WHAT IS BEING ASKED ▸
Every entry must be echoed exactly.
--- START OF LISTING ---
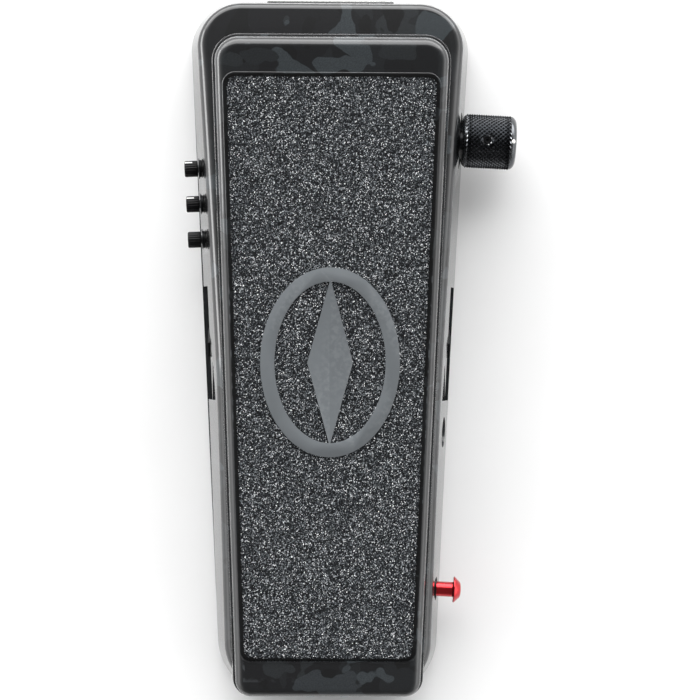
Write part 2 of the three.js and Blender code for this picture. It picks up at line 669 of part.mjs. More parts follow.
// A board with its tall parts: three boxes and four upright cans.
function makeCircuitBoard() {
  const base = BOARD_TOP_Z - 0.2;
  const can = (x, y, radius, height) => bar(
    'z', [base, BOARD_TOP_Z + height], radius, [x, y], { segments: 16 },
  );
  const block = (x, y, height) => box([x, x + 7], [y, y + 2.5], [base, BOARD_TOP_Z + height]);
  return joined(
    box([-33, -2], [-92, -30], [9, BOARD_TOP_Z]),
    can(-12, -54, 3.2, 11),
    can(-12, -64, 2.5, 9),
    can(-14, -76, 2.4, 5),
    can(-20, -56, 2.4, 5),
    block(-30, -64, 6),
    block(-30, -70, 6),
    block(-30, -78, 8),
  );
}

function makeInductor() {
  const profile = [[0, 0], [7, 0], [7, 2], [5, 2.6], [5, 6.4], [7, 7], [7, 9], [0, 9]];
  const lathe = new THREE.LatheGeometry(profile.map(([r, z]) => new THREE.Vector2(r, z)), 20);
  return lathe.rotateX(Math.PI / 2).translate(-22, -44, BOARD_TOP_Z + GAP);
}

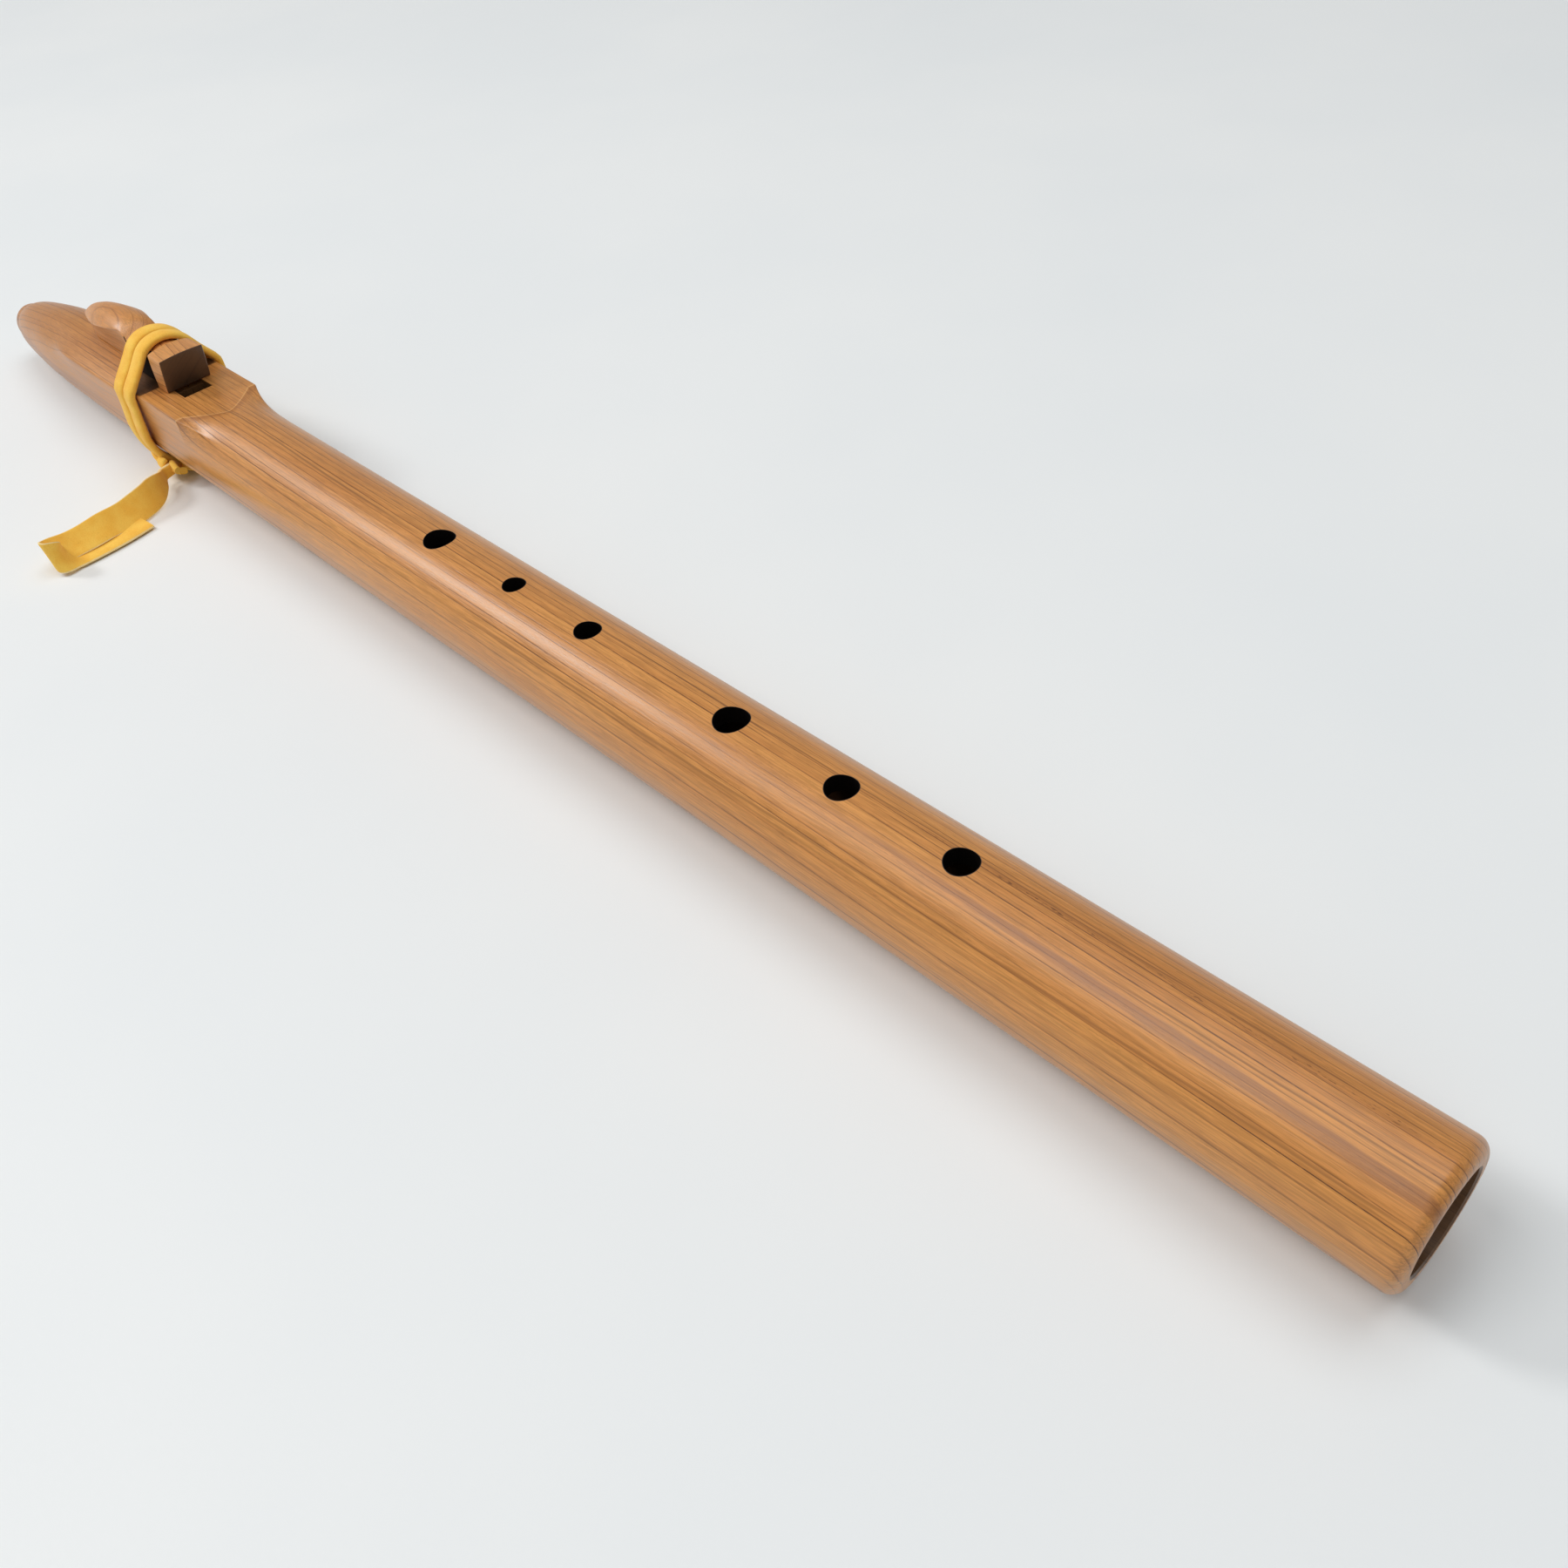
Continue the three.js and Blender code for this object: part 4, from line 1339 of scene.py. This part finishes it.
def add_table():
    half = table_half_width
    corners = [(-half, -half, 0), (half, -half, 0), (half, half, 0), (-half, half, 0)]
    table = mesh_object("table", corners, [(0, 1, 2, 3)])
    table.data.materials.append(table_top())


def add_soft_light(name, direction, distance, size, power, shade):
    data = bpy.data.lights.new(name, "AREA")
    data.shape = "DISK"
    data.size = size
    data.energy = power
    data.color = shade
    light = linked(bpy.data.objects.new(name, data))
    away = Vector(direction).normalized()
    light.location = lit_place + away * distance
    light.rotation_euler = away.to_track_quat("Z", "Y").to_euler()


def add_surroundings():
    world = bpy.data.worlds.new("surroundings")
    bpy.context.scene.world = world
    world.use_nodes = True
    tree = world.node_tree
    rays = tree.nodes.new("ShaderNodeLightPath").outputs
    kinds = ("Is Camera Ray", "Is Glossy Ray", "Is Transmission Ray")
    seen = largest([Value(rays[kind]) for kind in kinds])
    sky = tree.nodes["Background"].inputs
    feed(sky["Strength"], ease(seen, 0, 1, 0.25, 0.32))
    sky["Color"].default_value = (0.97, 0.99, 1.0, 1.0)


def finish_piece(piece, body, replaced, material):
    piece.data.materials.clear()
    piece.data.materials.append(material)
    piece.data.polygons.foreach_set("material_index", [0] * len(piece.data.polygons))
    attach(piece, body)
    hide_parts(*replaced)


def main():
    bpy.context.scene.view_settings.view_transform = "Standard"
    add_camera()

    nap = deerskin_nap()
    skin = deerskin("deerskin", nap, colour(255, 206, 84), colour(250, 190, 66))
    ribbon, path = lace_tail_ribbon()
    finish_piece(ribbon, "flute", ["lace_tail"], skin)
    line_edges(ribbon, deerskin("cut_edge_and_highlight", nap, colour(255, 232, 168), colour(252, 218, 140)))
    length = sum((b - a).length for a, b in zip(path, path[1:]))
    print(f"length of the lace's tail: {1000 * length:.1f} mm")

    ticks = pore_ticks()
    grain = cedar_grain(ticks)
    bores_and_head_shade = dark_bores_and_head_shade()
    upper, lower = body_halves()
    finish_piece(upper, "flute", ["body_top_half"], upper_cedar(grain, bores_and_head_shade, ticks))
    finish_piece(lower, "flute", ["body_bottom_half"], lower_cedar(grain, bores_and_head_shade))
    block = carved_block()
    finish_piece(block, "block", ["block"], block_cedar(grain))
    line_waist(block, painted_waist_shade())
    finish_piece(wound_lace(), "flute", ["lace_turns"], skin)
    finish_piece(tied_knot(), "flute", ["lace_knot"], skin)

    add_table()
    add_surroundings()
    for light in soft_lights:
        add_soft_light(*light)


main()
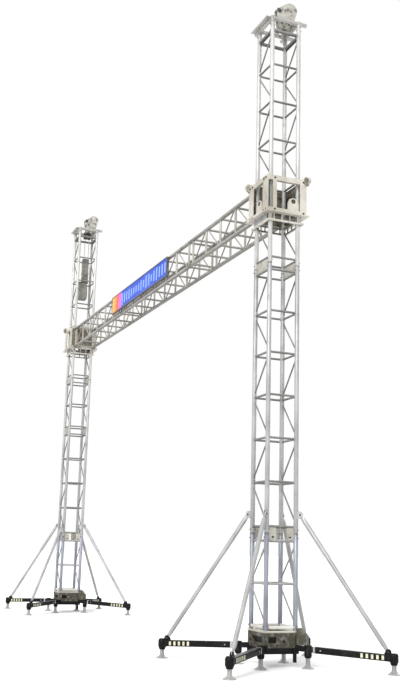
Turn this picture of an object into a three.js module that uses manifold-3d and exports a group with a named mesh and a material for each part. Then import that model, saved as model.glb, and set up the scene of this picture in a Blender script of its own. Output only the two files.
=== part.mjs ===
--- END OF LISTING ---
TASK RESPONSE ▸
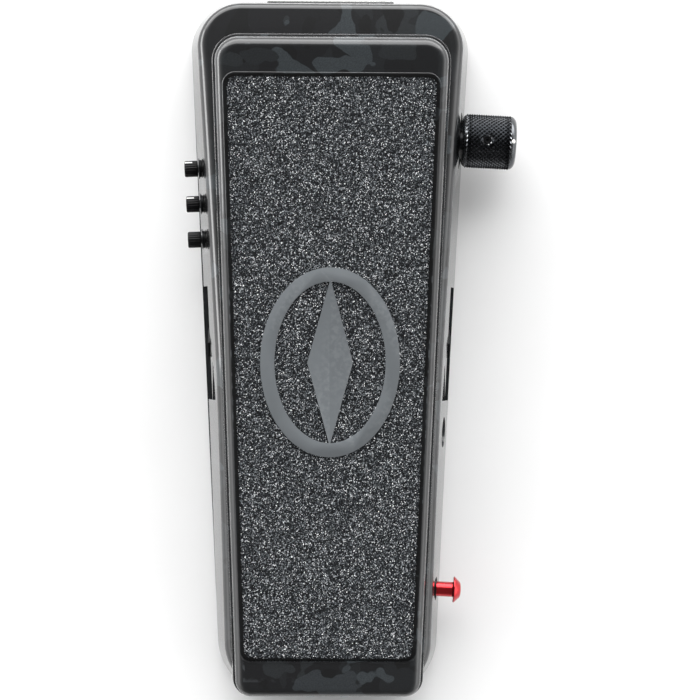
Write part 2 of the three.js and Blender code for this picture. It picks up at line 669 of part.mjs. More parts follow.
// A board with its tall parts: three boxes and four upright cans.
function makeCircuitBoard() {
  const base = BOARD_TOP_Z - 0.2;
  const can = (x, y, radius, height) => bar(
    'z', [base, BOARD_TOP_Z + height], radius, [x, y], { segments: 16 },
  );
  const block = (x, y, height) => box([x, x + 7], [y, y + 2.5], [base, BOARD_TOP_Z + height]);
  return joined(
    box([-33, -2], [-92, -30], [9, BOARD_TOP_Z]),
    can(-12, -54, 3.2, 11),
    can(-12, -64, 2.5, 9),
    can(-14, -76, 2.4, 5),
    can(-20, -56, 2.4, 5),
    block(-30, -64, 6),
    block(-30, -70, 6),
    block(-30, -78, 8),
  );
}

function makeInductor() {
  const profile = [[0, 0], [7, 0], [7, 2], [5, 2.6], [5, 6.4], [7, 7], [7, 9], [0, 9]];
  const lathe = new THREE.LatheGeometry(profile.map(([r, z]) => new THREE.Vector2(r, z)), 20);
  return lathe.rotateX(Math.PI / 2).translate(-22, -44, BOARD_TOP_Z + GAP);
}

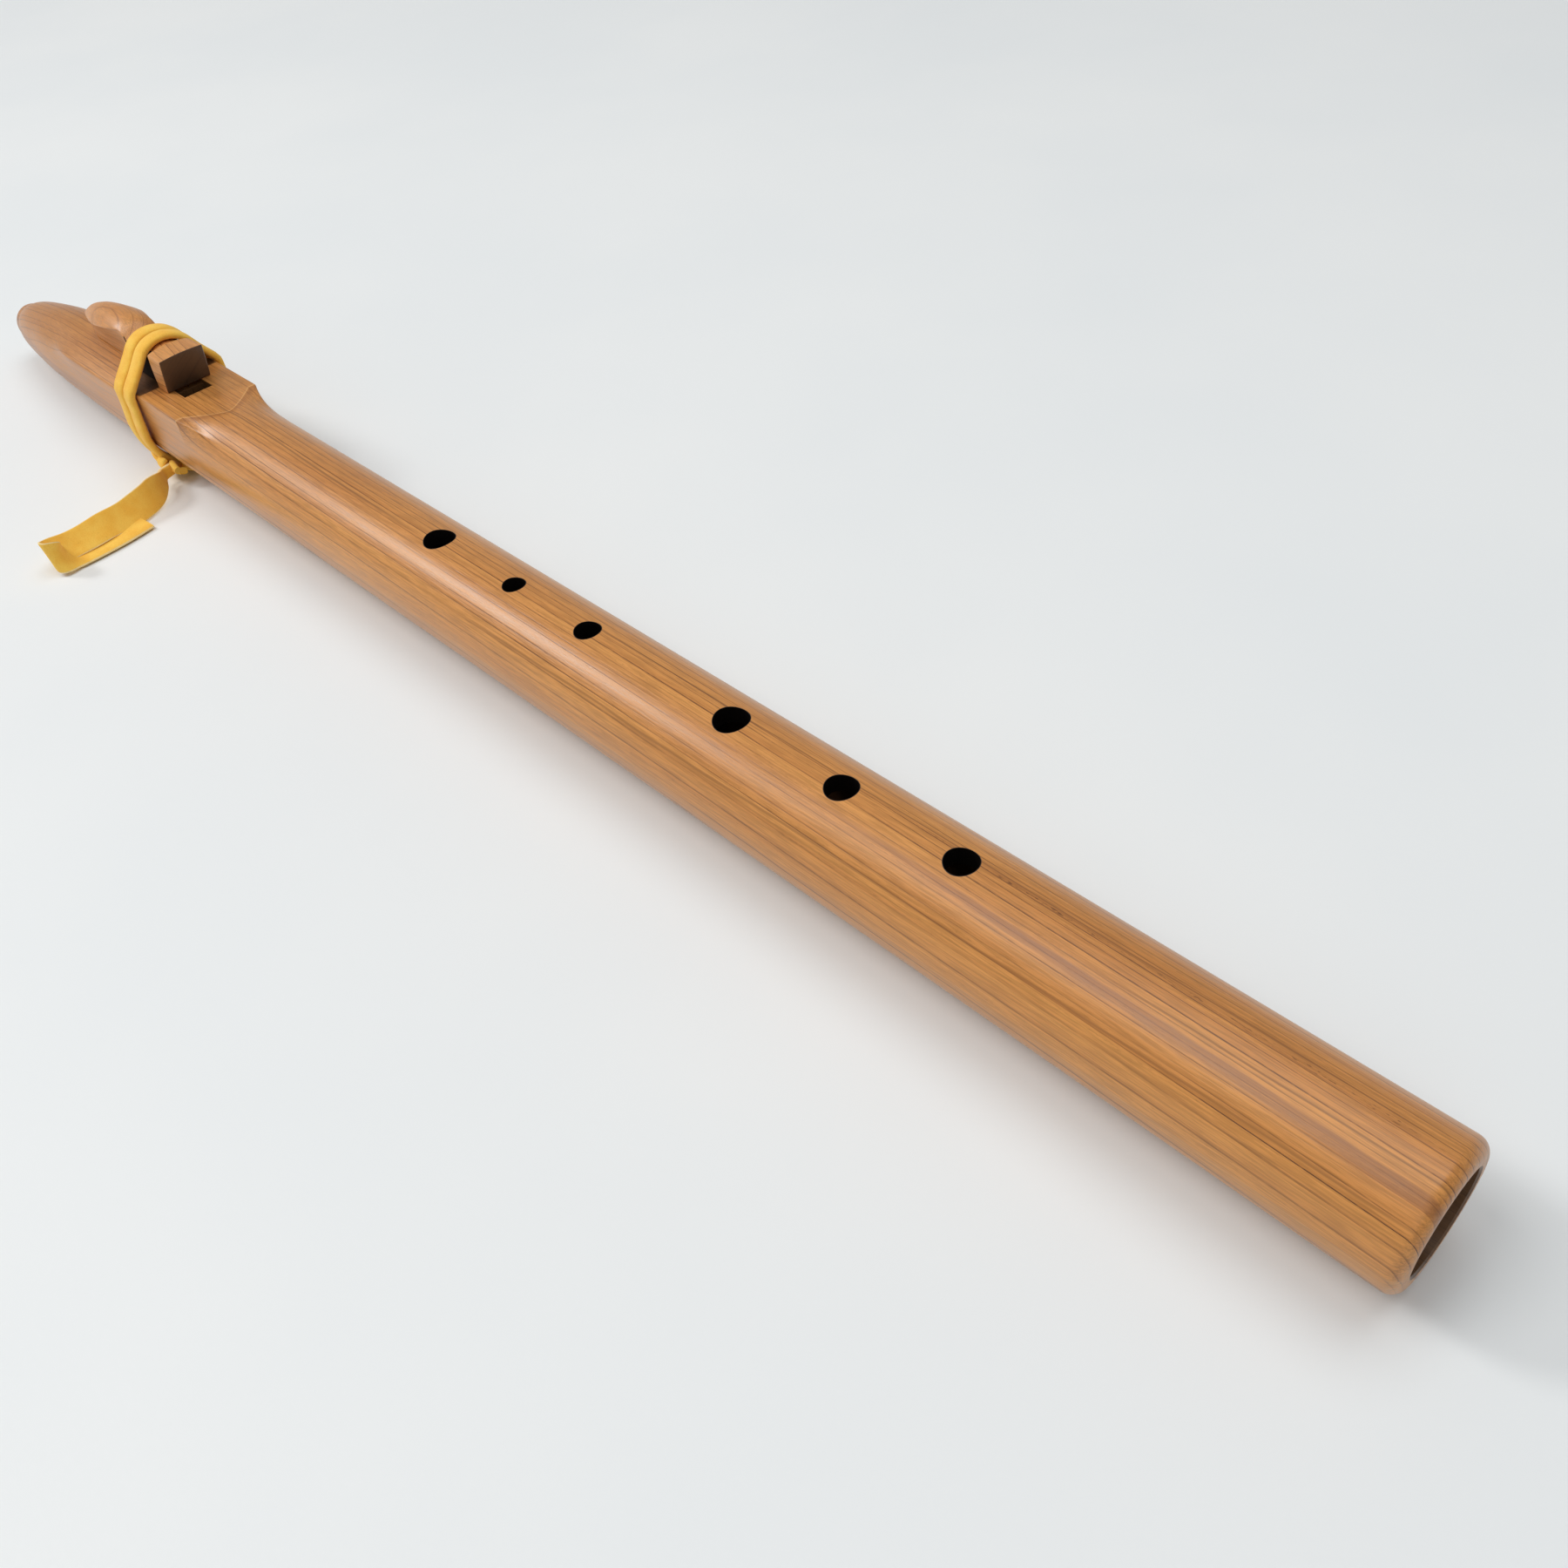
Continue the three.js and Blender code for this object: part 4, from line 1339 of scene.py. This part finishes it.
def add_table():
    half = table_half_width
    corners = [(-half, -half, 0), (half, -half, 0), (half, half, 0), (-half, half, 0)]
    table = mesh_object("table", corners, [(0, 1, 2, 3)])
    table.data.materials.append(table_top())


def add_soft_light(name, direction, distance, size, power, shade):
    data = bpy.data.lights.new(name, "AREA")
    data.shape = "DISK"
    data.size = size
    data.energy = power
    data.color = shade
    light = linked(bpy.data.objects.new(name, data))
    away = Vector(direction).normalized()
    light.location = lit_place + away * distance
    light.rotation_euler = away.to_track_quat("Z", "Y").to_euler()


def add_surroundings():
    world = bpy.data.worlds.new("surroundings")
    bpy.context.scene.world = world
    world.use_nodes = True
    tree = world.node_tree
    rays = tree.nodes.new("ShaderNodeLightPath").outputs
    kinds = ("Is Camera Ray", "Is Glossy Ray", "Is Transmission Ray")
    seen = largest([Value(rays[kind]) for kind in kinds])
    sky = tree.nodes["Background"].inputs
    feed(sky["Strength"], ease(seen, 0, 1, 0.25, 0.32))
    sky["Color"].default_value = (0.97, 0.99, 1.0, 1.0)


def finish_piece(piece, body, replaced, material):
    piece.data.materials.clear()
    piece.data.materials.append(material)
    piece.data.polygons.foreach_set("material_index", [0] * len(piece.data.polygons))
    attach(piece, body)
    hide_parts(*replaced)


def main():
    bpy.context.scene.view_settings.view_transform = "Standard"
    add_camera()

    nap = deerskin_nap()
    skin = deerskin("deerskin", nap, colour(255, 206, 84), colour(250, 190, 66))
    ribbon, path = lace_tail_ribbon()
    finish_piece(ribbon, "flute", ["lace_tail"], skin)
    line_edges(ribbon, deerskin("cut_edge_and_highlight", nap, colour(255, 232, 168), colour(252, 218, 140)))
    length = sum((b - a).length for a, b in zip(path, path[1:]))
    print(f"length of the lace's tail: {1000 * length:.1f} mm")

    ticks = pore_ticks()
    grain = cedar_grain(ticks)
    bores_and_head_shade = dark_bores_and_head_shade()
    upper, lower = body_halves()
    finish_piece(upper, "flute", ["body_top_half"], upper_cedar(grain, bores_and_head_shade, ticks))
    finish_piece(lower, "flute", ["body_bottom_half"], lower_cedar(grain, bores_and_head_shade))
    block = carved_block()
    finish_piece(block, "block", ["block"], block_cedar(grain))
    line_waist(block, painted_waist_shade())
    finish_piece(wound_lace(), "flute", ["lace_turns"], skin)
    finish_piece(tied_knot(), "flute", ["lace_knot"], skin)

    add_table()
    add_surroundings()
    for light in soft_lights:
        add_soft_light(*light)


main()
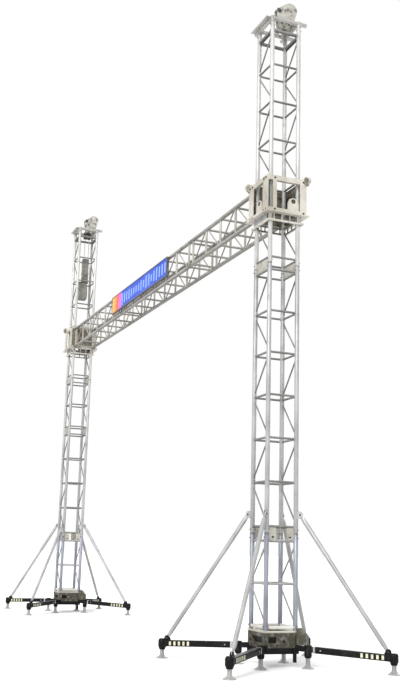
Turn this picture of an object into a three.js module that uses manifold-3d and exports a group with a named mesh and a material for each part. Then import that model, saved as model.glb, and set up the scene of this picture in a Blender script of its own. Output only the two files.
=== part.mjs ===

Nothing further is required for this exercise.